Copy out all the data, word for word.

•••

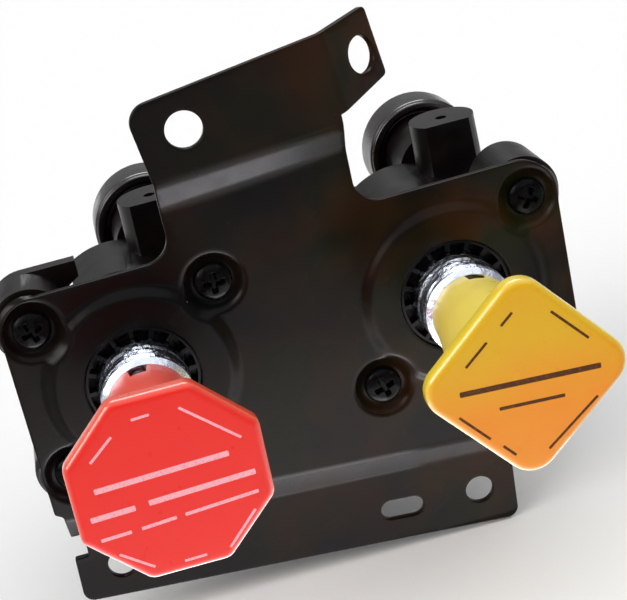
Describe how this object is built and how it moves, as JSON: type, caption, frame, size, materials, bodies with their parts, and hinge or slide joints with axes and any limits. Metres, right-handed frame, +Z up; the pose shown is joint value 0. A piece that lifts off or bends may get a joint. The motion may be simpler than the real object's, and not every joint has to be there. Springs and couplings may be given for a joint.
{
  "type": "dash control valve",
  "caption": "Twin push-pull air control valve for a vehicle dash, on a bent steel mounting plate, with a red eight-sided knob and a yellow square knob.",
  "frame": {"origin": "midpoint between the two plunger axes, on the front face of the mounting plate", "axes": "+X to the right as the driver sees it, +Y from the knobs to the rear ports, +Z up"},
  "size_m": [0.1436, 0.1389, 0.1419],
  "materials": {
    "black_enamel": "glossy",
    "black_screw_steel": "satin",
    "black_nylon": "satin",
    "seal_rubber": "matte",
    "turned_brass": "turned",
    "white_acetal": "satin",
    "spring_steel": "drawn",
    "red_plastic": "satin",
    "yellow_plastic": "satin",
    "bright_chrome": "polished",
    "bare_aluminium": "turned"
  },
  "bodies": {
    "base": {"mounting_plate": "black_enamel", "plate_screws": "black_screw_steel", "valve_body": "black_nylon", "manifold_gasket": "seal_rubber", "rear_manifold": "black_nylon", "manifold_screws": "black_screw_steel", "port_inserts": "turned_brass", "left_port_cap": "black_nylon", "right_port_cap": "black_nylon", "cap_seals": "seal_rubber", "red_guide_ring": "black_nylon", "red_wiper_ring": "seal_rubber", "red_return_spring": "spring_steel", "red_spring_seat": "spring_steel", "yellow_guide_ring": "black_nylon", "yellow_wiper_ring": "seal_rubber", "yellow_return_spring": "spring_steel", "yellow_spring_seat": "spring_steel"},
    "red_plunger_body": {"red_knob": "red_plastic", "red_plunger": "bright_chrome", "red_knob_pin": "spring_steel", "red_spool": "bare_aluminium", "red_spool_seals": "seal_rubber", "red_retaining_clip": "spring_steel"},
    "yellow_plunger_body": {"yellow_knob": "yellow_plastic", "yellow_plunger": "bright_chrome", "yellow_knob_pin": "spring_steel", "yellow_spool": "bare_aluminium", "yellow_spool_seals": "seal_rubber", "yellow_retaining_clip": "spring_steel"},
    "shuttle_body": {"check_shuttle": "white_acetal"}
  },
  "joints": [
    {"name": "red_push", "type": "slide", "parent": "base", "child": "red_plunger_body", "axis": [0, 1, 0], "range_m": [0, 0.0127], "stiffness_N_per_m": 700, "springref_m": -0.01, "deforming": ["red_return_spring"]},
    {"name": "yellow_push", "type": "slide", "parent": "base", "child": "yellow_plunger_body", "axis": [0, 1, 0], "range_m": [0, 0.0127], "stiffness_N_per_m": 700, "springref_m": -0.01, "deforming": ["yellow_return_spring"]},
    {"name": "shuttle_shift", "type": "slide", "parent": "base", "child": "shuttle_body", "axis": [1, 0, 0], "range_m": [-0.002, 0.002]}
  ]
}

•••

▶ Task solution
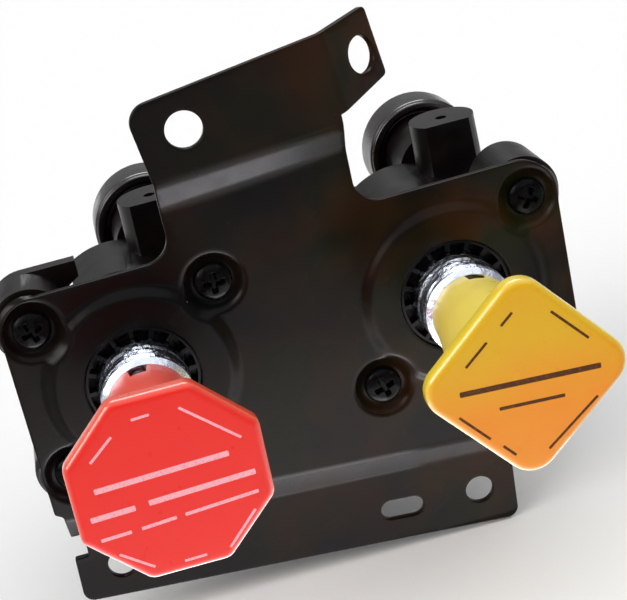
Describe how this object is built and how it moves, as JSON: type, caption, frame, size, materials, bodies with their parts, and hinge or slide joints with axes and any limits. Metres, right-handed frame, +Z up; the pose shown is joint value 0. A piece that lifts off or bends may get a joint. The motion may be simpler than the real object's, and not every joint has to be there. Springs and couplings may be given for a joint.
{
  "type": "dash control valve",
  "caption": "Twin push-pull air control valve for a vehicle dash, on a bent steel mounting plate, with a red eight-sided knob and a yellow square knob.",
  "frame": {"origin": "midpoint between the two plunger axes, on the front face of the mounting plate", "axes": "+X to the right as the driver sees it, +Y from the knobs to the rear ports, +Z up"},
  "size_m": [0.1436, 0.1389, 0.1419],
  "materials": {
    "black_enamel": "glossy",
    "black_screw_steel": "satin",
    "black_nylon": "satin",
    "seal_rubber": "matte",
    "turned_brass": "turned",
    "white_acetal": "satin",
    "spring_steel": "drawn",
    "red_plastic": "satin",
    "yellow_plastic": "satin",
    "bright_chrome": "polished",
    "bare_aluminium": "turned"
  },
  "bodies": {
    "base": {"mounting_plate": "black_enamel", "plate_screws": "black_screw_steel", "valve_body": "black_nylon", "manifold_gasket": "seal_rubber", "rear_manifold": "black_nylon", "manifold_screws": "black_screw_steel", "port_inserts": "turned_brass", "left_port_cap": "black_nylon", "right_port_cap": "black_nylon", "cap_seals": "seal_rubber", "red_guide_ring": "black_nylon", "red_wiper_ring": "seal_rubber", "red_return_spring": "spring_steel", "red_spring_seat": "spring_steel", "yellow_guide_ring": "black_nylon", "yellow_wiper_ring": "seal_rubber", "yellow_return_spring": "spring_steel", "yellow_spring_seat": "spring_steel"},
    "red_plunger_body": {"red_knob": "red_plastic", "red_plunger": "bright_chrome", "red_knob_pin": "spring_steel", "red_spool": "bare_aluminium", "red_spool_seals": "seal_rubber", "red_retaining_clip": "spring_steel"},
    "yellow_plunger_body": {"yellow_knob": "yellow_plastic", "yellow_plunger": "bright_chrome", "yellow_knob_pin": "spring_steel", "yellow_spool": "bare_aluminium", "yellow_spool_seals": "seal_rubber", "yellow_retaining_clip": "spring_steel"},
    "shuttle_body": {"check_shuttle": "white_acetal"}
  },
  "joints": [
    {"name": "red_push", "type": "slide", "parent": "base", "child": "red_plunger_body", "axis": [0, 1, 0], "range_m": [0, 0.0127], "stiffness_N_per_m": 700, "springref_m": -0.01, "deforming": ["red_return_spring"]},
    {"name": "yellow_push", "type": "slide", "parent": "base", "child": "yellow_plunger_body", "axis": [0, 1, 0], "range_m": [0, 0.0127], "stiffness_N_per_m": 700, "springref_m": -0.01, "deforming": ["yellow_return_spring"]},
    {"name": "shuttle_shift", "type": "slide", "parent": "base", "child": "shuttle_body", "axis": [1, 0, 0], "range_m": [-0.002, 0.002]}
  ]
}